Exercise aim | Return all of the entries exactly, with nothing added or left out.

Data lines |

§

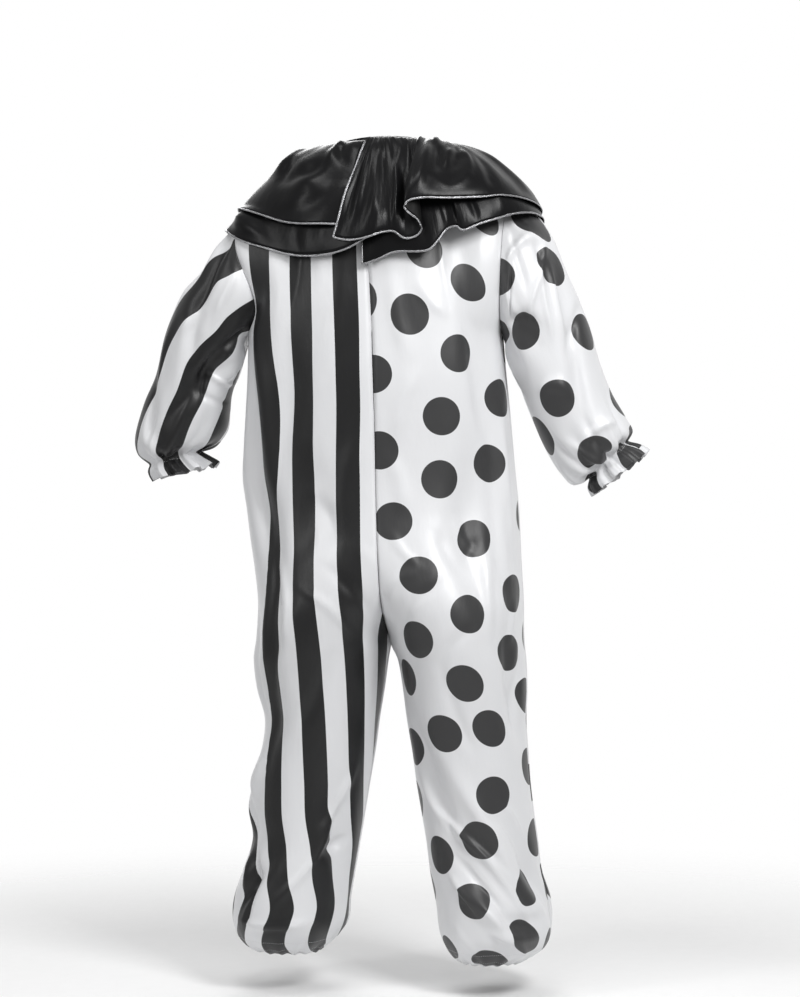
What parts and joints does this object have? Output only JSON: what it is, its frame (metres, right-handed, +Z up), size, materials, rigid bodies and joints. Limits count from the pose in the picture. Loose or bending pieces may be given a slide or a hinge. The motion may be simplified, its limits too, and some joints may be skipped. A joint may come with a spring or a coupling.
{
  "type": "clown costume",
  "caption": "One-piece clown suit, striped on one half and polka-dotted on the other, with a two-tier ruffled collar edged in silver braid, in its hollow worn shape.",
  "frame": {"origin": "middle of the wearer's neck at shoulder level, where the costume hangs on the shoulders", "axes": "+Z up, -Y the way the wearer faces, +X the wearer's left, which is the striped half"},
  "size_m": [1.0191, 0.4209, 1.5999],
  "materials": {
    "striped_satin": "satin, white with black stripes",
    "dotted_satin": "satin, white with black dots",
    "black_satin": "satin",
    "silver_braid": "metallic knitted braid"
  },
  "bodies": {
    "root": {"back_left": "striped_satin", "leg_back_left": "striped_satin", "front_left": "striped_satin", "leg_front_left": "striped_satin", "sleeve_left": "striped_satin", "back_right": "dotted_satin", "leg_back_right": "dotted_satin", "front_right": "dotted_satin", "leg_front_right": "dotted_satin", "sleeve_right": "dotted_satin", "collar_band": "black_satin", "collar_lower": "black_satin", "collar_upper": "black_satin", "braid_lower": "silver_braid", "braid_upper": "silver_braid"}
  },
  "joints": []
}
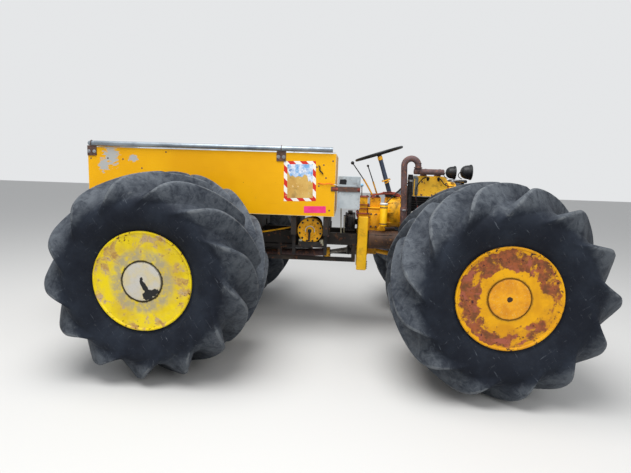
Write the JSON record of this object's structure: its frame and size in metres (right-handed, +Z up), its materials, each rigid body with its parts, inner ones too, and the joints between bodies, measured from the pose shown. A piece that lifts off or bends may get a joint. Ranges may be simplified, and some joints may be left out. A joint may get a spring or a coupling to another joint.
{
  "type": "swamp buggy tractor",
  "caption": "Home-built swamp tractor: open frame, low-pressure lugged tyres, yellow cargo box, engine and steering wheel ahead.",
  "frame": {"origin": "on the ground under the middle of the vehicle", "axes": "+X forward, +Y to the vehicle's left, +Z up"},
  "size_m": [4.6636, 3.38, 1.9949],
  "materials": {
    "frame_paint": "worn, rusty",
    "bed_paint": "painted plywood, satin",
    "bracket_steel": "rusty",
    "pipe_steel": "galvanised",
    "axle_paint": "oily, rusty",
    "rim_paint": "worn, rusty in patches",
    "tyre_rubber": "weathered, dusty",
    "gear_paint": "worn, oily",
    "dark_iron": "oily",
    "shroud_paint": "worn",
    "rusty_steel": "rusty",
    "black_paint": "faded",
    "shaft_steel": "greasy",
    "box_paint": "faded grey"
  },
  "bodies": {
    "chassis": {"frame_rail_right": "frame_paint", "frame_rail_left": "frame_paint", "cross_members": "frame_paint", "under_frame_right": "frame_paint", "under_frame_left": "frame_paint", "drawbar": "frame_paint", "bed_bearers": "frame_paint", "bed_side_right": "bed_paint", "bed_side_left": "bed_paint", "bed_front_panel": "bed_paint", "bed_rear_panel": "bed_paint", "bed_floor": "bed_paint", "rail_brackets": "bracket_steel", "tool_box_band": "bracket_steel", "bed_rail": "pipe_steel", "rear_axle": "axle_paint", "front_axle": "axle_paint", "drop_case": "gear_paint", "gearbox": "gear_paint", "bell_housing": "gear_paint", "winch_case": "gear_paint", "oil_canister": "gear_paint", "front_shaft": "gear_paint", "brake_drum": "dark_iron", "engine": "dark_iron", "breather": "dark_iron", "winch_frame": "dark_iron", "engine_shroud": "shroud_paint", "fan_housing": "shroud_paint", "exhaust_manifold": "rusty_steel", "exhaust_pipe": "rusty_steel", "torque_tube": "rusty_steel", "lamp_bar": "black_paint", "headlamps": "black_paint", "steering_column": "black_paint", "gear_levers": "black_paint", "rear_shaft": "shaft_steel", "tool_box": "box_paint"},
    "rear_right_wheel": {"wheel_rear_right": "rim_paint", "tyre_rear_right": "tyre_rubber"},
    "rear_left_wheel": {"wheel_rear_left": "rim_paint", "tyre_rear_left": "tyre_rubber"},
    "front_right_wheel": {"wheel_front_right": "rim_paint", "tyre_front_right": "tyre_rubber"},
    "front_left_wheel": {"wheel_front_left": "rim_paint", "tyre_front_left": "tyre_rubber"},
    "right_knuckle": {"knuckle_right": "axle_paint"},
    "left_knuckle": {"knuckle_left": "axle_paint"},
    "tie_rod_body": {"tie_rod": "axle_paint"},
    "steering_wheel_body": {"steering_wheel": "black_paint"},
    "winch_drum_body": {"winch_drum": "dark_iron"},
    "tool_box_lid_body": {"tool_box_lid": "box_paint"}
  },
  "joints": [
    {"name": "steer_right", "type": "hinge", "parent": "chassis", "child": "right_knuckle", "pos_m": [1.484, -0.65, 0.83], "axis": [0, 0, 1], "range_deg": [-22, 22]},
    {"name": "steer_left", "type": "hinge", "parent": "chassis", "child": "left_knuckle", "pos_m": [1.484, 0.65, 0.83], "axis": [0, 0, 1], "range_deg": [-22, 22]},
    {"name": "rear_right_wheel_spin", "type": "hinge", "parent": "chassis", "child": "rear_right_wheel", "pos_m": [-1.22, -1.145, 0.83], "axis": [0, 1, 0], "continuous": true},
    {"name": "rear_left_wheel_spin", "type": "hinge", "parent": "chassis", "child": "rear_left_wheel", "pos_m": [-1.22, 1.145, 0.83], "axis": [0, 1, 0], "continuous": true},
    {"name": "front_right_wheel_spin", "type": "hinge", "parent": "right_knuckle", "child": "front_right_wheel", "pos_m": [1.484, -1.145, 0.83], "axis": [0, 1, 0], "continuous": true},
    {"name": "front_left_wheel_spin", "type": "hinge", "parent": "left_knuckle", "child": "front_left_wheel", "pos_m": [1.484, 1.145, 0.83], "axis": [0, 1, 0], "continuous": true},
    {"name": "tie_rod_swing", "type": "hinge", "parent": "right_knuckle", "child": "tie_rod_body", "pos_m": [1.684, -0.65, 0.83], "axis": [0, 0, 1], "range_deg": [-22, 22]},
    {"name": "steering_wheel_turn", "type": "hinge", "parent": "chassis", "child": "steering_wheel_body", "pos_m": [0.61958, 0, 1.88871], "axis": [-0.309, 0, 0.9511], "range_deg": [-330, 330]},
    {"name": "winch_drum_turn", "type": "hinge", "parent": "chassis", "child": "winch_drum_body", "pos_m": [-0.058, 0, 1.113], "axis": [0, 1, 0], "continuous": true},
    {"name": "tool_box_lid_hinge", "type": "hinge", "parent": "chassis", "child": "tool_box_lid_body", "pos_m": [0.3125, -0.28, 1.56], "axis": [-1, 0, 0], "range_deg": [0, 90]}
  ],
  "couplings": [
    {"joint": "steer_left", "follows": "steer_right", "ratio": 1},
    {"joint": "tie_rod_swing", "follows": "steer_right", "ratio": -1},
    {"joint": "steering_wheel_turn", "follows": "steer_right", "ratio": 15}
  ]
}
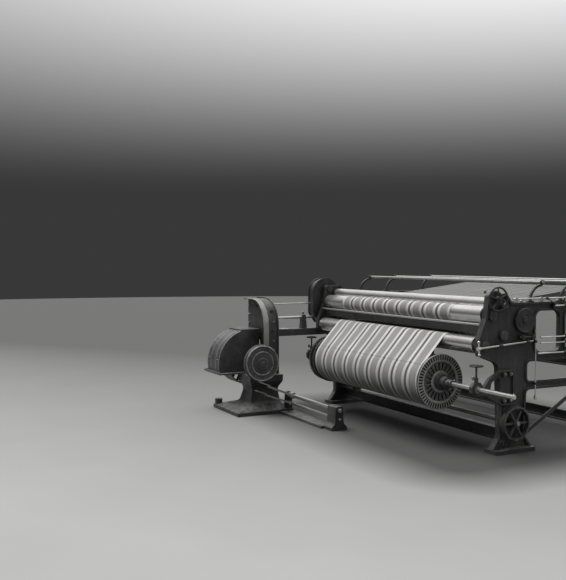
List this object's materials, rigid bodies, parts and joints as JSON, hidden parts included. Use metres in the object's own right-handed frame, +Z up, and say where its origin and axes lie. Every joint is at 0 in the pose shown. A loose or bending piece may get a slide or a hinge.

§

Output of the exercise |
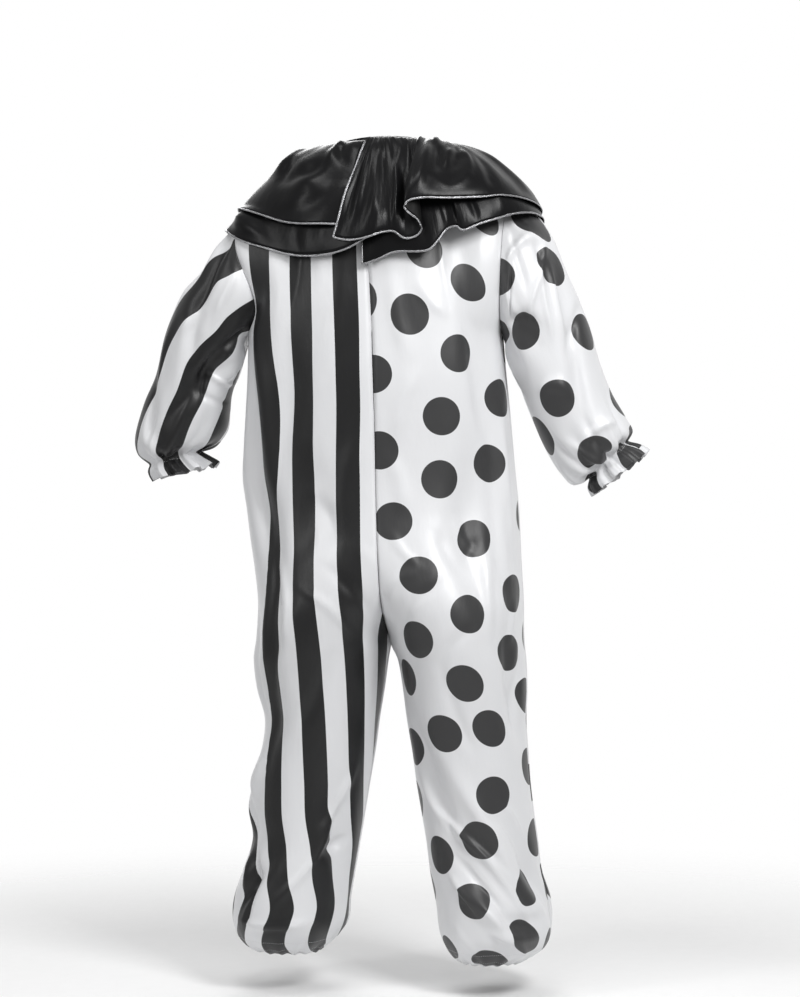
What parts and joints does this object have? Output only JSON: what it is, its frame (metres, right-handed, +Z up), size, materials, rigid bodies and joints. Limits count from the pose in the picture. Loose or bending pieces may be given a slide or a hinge. The motion may be simplified, its limits too, and some joints may be skipped. A joint may come with a spring or a coupling.
{
  "type": "clown costume",
  "caption": "One-piece clown suit, striped on one half and polka-dotted on the other, with a two-tier ruffled collar edged in silver braid, in its hollow worn shape.",
  "frame": {"origin": "middle of the wearer's neck at shoulder level, where the costume hangs on the shoulders", "axes": "+Z up, -Y the way the wearer faces, +X the wearer's left, which is the striped half"},
  "size_m": [1.0191, 0.4209, 1.5999],
  "materials": {
    "striped_satin": "satin, white with black stripes",
    "dotted_satin": "satin, white with black dots",
    "black_satin": "satin",
    "silver_braid": "metallic knitted braid"
  },
  "bodies": {
    "root": {"back_left": "striped_satin", "leg_back_left": "striped_satin", "front_left": "striped_satin", "leg_front_left": "striped_satin", "sleeve_left": "striped_satin", "back_right": "dotted_satin", "leg_back_right": "dotted_satin", "front_right": "dotted_satin", "leg_front_right": "dotted_satin", "sleeve_right": "dotted_satin", "collar_band": "black_satin", "collar_lower": "black_satin", "collar_upper": "black_satin", "braid_lower": "silver_braid", "braid_upper": "silver_braid"}
  },
  "joints": []
}
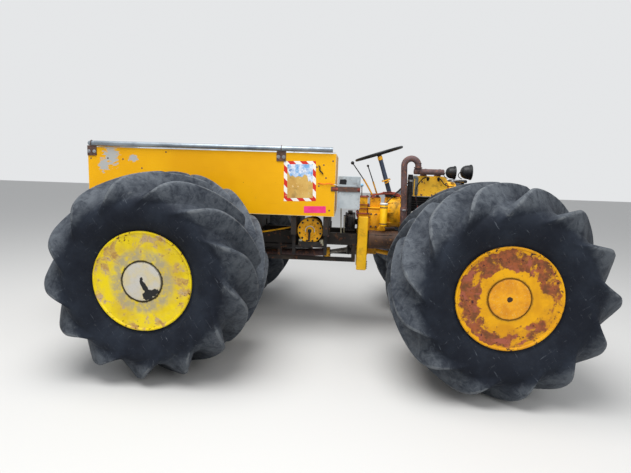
Write the JSON record of this object's structure: its frame and size in metres (right-handed, +Z up), its materials, each rigid body with its parts, inner ones too, and the joints between bodies, measured from the pose shown. A piece that lifts off or bends may get a joint. Ranges may be simplified, and some joints may be left out. A joint may get a spring or a coupling to another joint.
{
  "type": "swamp buggy tractor",
  "caption": "Home-built swamp tractor: open frame, low-pressure lugged tyres, yellow cargo box, engine and steering wheel ahead.",
  "frame": {"origin": "on the ground under the middle of the vehicle", "axes": "+X forward, +Y to the vehicle's left, +Z up"},
  "size_m": [4.6636, 3.38, 1.9949],
  "materials": {
    "frame_paint": "worn, rusty",
    "bed_paint": "painted plywood, satin",
    "bracket_steel": "rusty",
    "pipe_steel": "galvanised",
    "axle_paint": "oily, rusty",
    "rim_paint": "worn, rusty in patches",
    "tyre_rubber": "weathered, dusty",
    "gear_paint": "worn, oily",
    "dark_iron": "oily",
    "shroud_paint": "worn",
    "rusty_steel": "rusty",
    "black_paint": "faded",
    "shaft_steel": "greasy",
    "box_paint": "faded grey"
  },
  "bodies": {
    "chassis": {"frame_rail_right": "frame_paint", "frame_rail_left": "frame_paint", "cross_members": "frame_paint", "under_frame_right": "frame_paint", "under_frame_left": "frame_paint", "drawbar": "frame_paint", "bed_bearers": "frame_paint", "bed_side_right": "bed_paint", "bed_side_left": "bed_paint", "bed_front_panel": "bed_paint", "bed_rear_panel": "bed_paint", "bed_floor": "bed_paint", "rail_brackets": "bracket_steel", "tool_box_band": "bracket_steel", "bed_rail": "pipe_steel", "rear_axle": "axle_paint", "front_axle": "axle_paint", "drop_case": "gear_paint", "gearbox": "gear_paint", "bell_housing": "gear_paint", "winch_case": "gear_paint", "oil_canister": "gear_paint", "front_shaft": "gear_paint", "brake_drum": "dark_iron", "engine": "dark_iron", "breather": "dark_iron", "winch_frame": "dark_iron", "engine_shroud": "shroud_paint", "fan_housing": "shroud_paint", "exhaust_manifold": "rusty_steel", "exhaust_pipe": "rusty_steel", "torque_tube": "rusty_steel", "lamp_bar": "black_paint", "headlamps": "black_paint", "steering_column": "black_paint", "gear_levers": "black_paint", "rear_shaft": "shaft_steel", "tool_box": "box_paint"},
    "rear_right_wheel": {"wheel_rear_right": "rim_paint", "tyre_rear_right": "tyre_rubber"},
    "rear_left_wheel": {"wheel_rear_left": "rim_paint", "tyre_rear_left": "tyre_rubber"},
    "front_right_wheel": {"wheel_front_right": "rim_paint", "tyre_front_right": "tyre_rubber"},
    "front_left_wheel": {"wheel_front_left": "rim_paint", "tyre_front_left": "tyre_rubber"},
    "right_knuckle": {"knuckle_right": "axle_paint"},
    "left_knuckle": {"knuckle_left": "axle_paint"},
    "tie_rod_body": {"tie_rod": "axle_paint"},
    "steering_wheel_body": {"steering_wheel": "black_paint"},
    "winch_drum_body": {"winch_drum": "dark_iron"},
    "tool_box_lid_body": {"tool_box_lid": "box_paint"}
  },
  "joints": [
    {"name": "steer_right", "type": "hinge", "parent": "chassis", "child": "right_knuckle", "pos_m": [1.484, -0.65, 0.83], "axis": [0, 0, 1], "range_deg": [-22, 22]},
    {"name": "steer_left", "type": "hinge", "parent": "chassis", "child": "left_knuckle", "pos_m": [1.484, 0.65, 0.83], "axis": [0, 0, 1], "range_deg": [-22, 22]},
    {"name": "rear_right_wheel_spin", "type": "hinge", "parent": "chassis", "child": "rear_right_wheel", "pos_m": [-1.22, -1.145, 0.83], "axis": [0, 1, 0], "continuous": true},
    {"name": "rear_left_wheel_spin", "type": "hinge", "parent": "chassis", "child": "rear_left_wheel", "pos_m": [-1.22, 1.145, 0.83], "axis": [0, 1, 0], "continuous": true},
    {"name": "front_right_wheel_spin", "type": "hinge", "parent": "right_knuckle", "child": "front_right_wheel", "pos_m": [1.484, -1.145, 0.83], "axis": [0, 1, 0], "continuous": true},
    {"name": "front_left_wheel_spin", "type": "hinge", "parent": "left_knuckle", "child": "front_left_wheel", "pos_m": [1.484, 1.145, 0.83], "axis": [0, 1, 0], "continuous": true},
    {"name": "tie_rod_swing", "type": "hinge", "parent": "right_knuckle", "child": "tie_rod_body", "pos_m": [1.684, -0.65, 0.83], "axis": [0, 0, 1], "range_deg": [-22, 22]},
    {"name": "steering_wheel_turn", "type": "hinge", "parent": "chassis", "child": "steering_wheel_body", "pos_m": [0.61958, 0, 1.88871], "axis": [-0.309, 0, 0.9511], "range_deg": [-330, 330]},
    {"name": "winch_drum_turn", "type": "hinge", "parent": "chassis", "child": "winch_drum_body", "pos_m": [-0.058, 0, 1.113], "axis": [0, 1, 0], "continuous": true},
    {"name": "tool_box_lid_hinge", "type": "hinge", "parent": "chassis", "child": "tool_box_lid_body", "pos_m": [0.3125, -0.28, 1.56], "axis": [-1, 0, 0], "range_deg": [0, 90]}
  ],
  "couplings": [
    {"joint": "steer_left", "follows": "steer_right", "ratio": 1},
    {"joint": "tie_rod_swing", "follows": "steer_right", "ratio": -1},
    {"joint": "steering_wheel_turn", "follows": "steer_right", "ratio": 15}
  ]
}
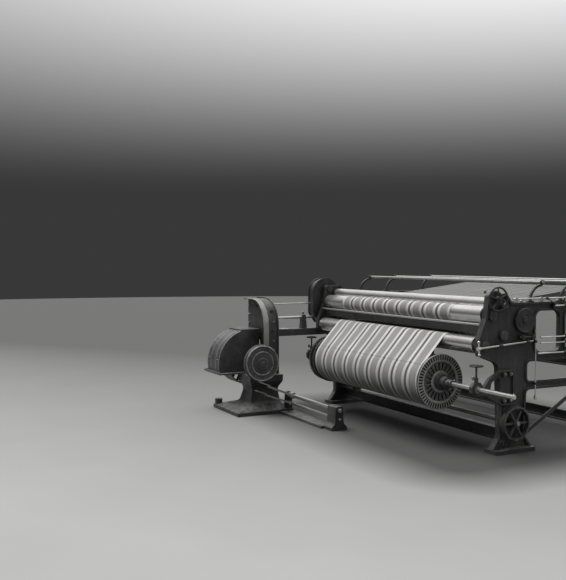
List this object's materials, rigid bodies, parts and joints as JSON, hidden parts included. Use metres in the object's own right-handed frame, +Z up, and say where its origin and axes lie. Every joint is at 0 in the pose shown. A loose or bending piece may get a slide or a hinge.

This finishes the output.